- 27
- MAY
- 2010
Managing the management consultants - storming the bastion
Author: Kevin Monahan - Categories: Best Practice & Benchmarking

Who manages the management consultants is one of the fundamental questions facing procurement organisations supporting businesses ever-more reliant on the services they offer. Back in 2009 our research suggested that this was a top concern among senior procurement executives and was fast emerging as a priority category for realising potential savings - even though our study appeared to back up the theory that it was one of the 'last bastions' of spend to bring under control.
With this in mind, it seemed natural to make this spend category the major focus of the first in a series of PIU category workshops, which will be hosted both in the UK and Europe throughout 2010.
Management consultancy is expensive and, in many ways, a fundamentally different way of doing things, but, without doubt, under the right conditions it can also deliver massive benefits to clients. What this workshop aimed to identify were those key issues that most affect the value delivered from management consultancy work and what procurement can do to take control of, or at least affect, this process.
Once these issues were identified then those involved were subsequently asked to list the factors that hindered procurement's progress in this area. This innovative way of brain storming threw up a number of issues, all of which were acknowledged as obstacles to procurement gaining full control of the spend category. Issues that, if properly addressed by the function itself, and internal and external stakeholders, could have a major impact on both the management of consultants and the value that they bring.
Stakeholder behaviour and management, for example, was one of the first issues identified by a group that included some of European procurement's leading figures.
An inability to follow internal policies and procedures and, in some cases, the decision to ignore them for short-term gain, were just three of the stumbling blocks recognised by those involved. In addition, a lack of a strong supplier management process and, consequently, failure to gain the necessary control over the consultancies and the way they deal and engage with internal stakeholders, was seen as another area of concern.
Those who have experienced the frustration of trying to manage this category of spend in the past will not be surprised to hear that a failure to bring procurement in at the earliest possible stage also ranked highly as a key obstacle to success.
In all, 14 headline issues were raised and graded by importance, and enabled those involved in the workshop to narrow down the areas that really needed addressing.
Of course, simply identifying the problems that exist and their interdependencies doesn't make those problems go away.

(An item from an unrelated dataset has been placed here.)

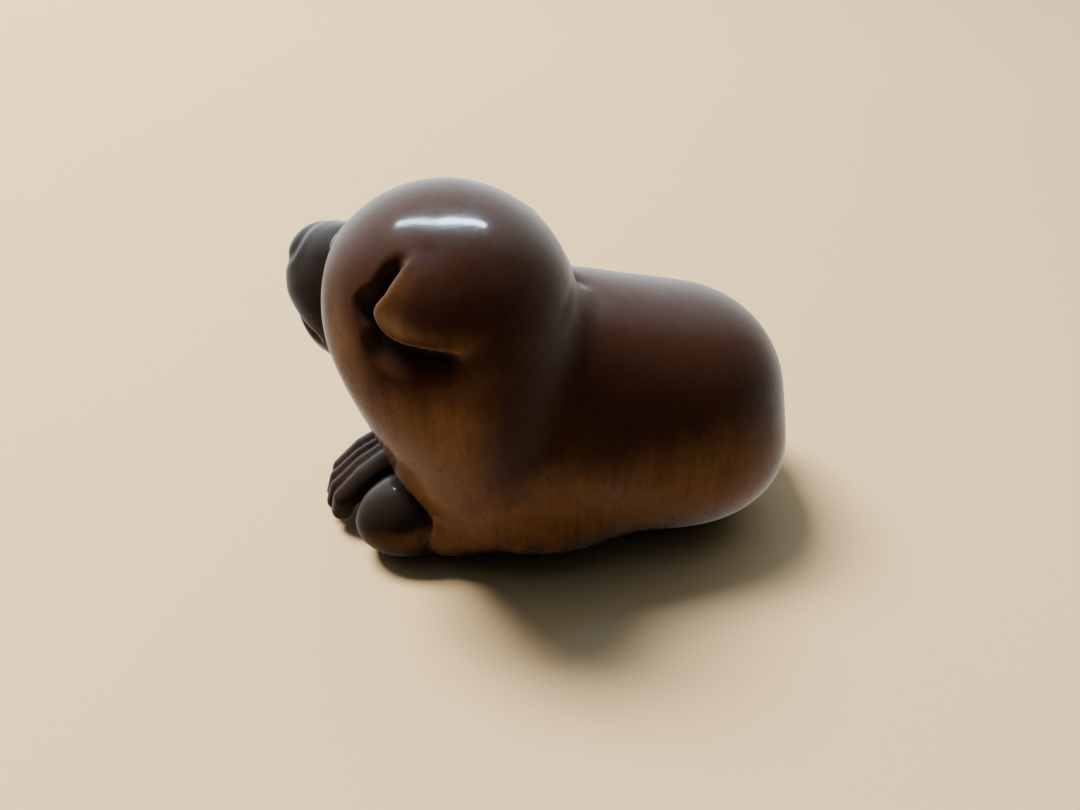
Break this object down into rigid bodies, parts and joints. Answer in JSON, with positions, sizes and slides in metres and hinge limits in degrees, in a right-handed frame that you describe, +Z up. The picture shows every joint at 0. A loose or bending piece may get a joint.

What it does do, though, is bring a clarity that might otherwise be lacking and provide procurement with a clear idea of where these issues lie and what can be done to solve them.
These workshops are about more than just bringing people together for a single day - procurement is constantly evolving and, as it does, then so do the issues it faces. With that in mind, the workshop groups are charged with going away and putting these new ideas and potential solutions into practice over the next six to nine months. After that, they will share what worked, what didn't, and what might take more time to implement.
It's an organic process, and one that should reap rich rewards for those involved - both now and in the future.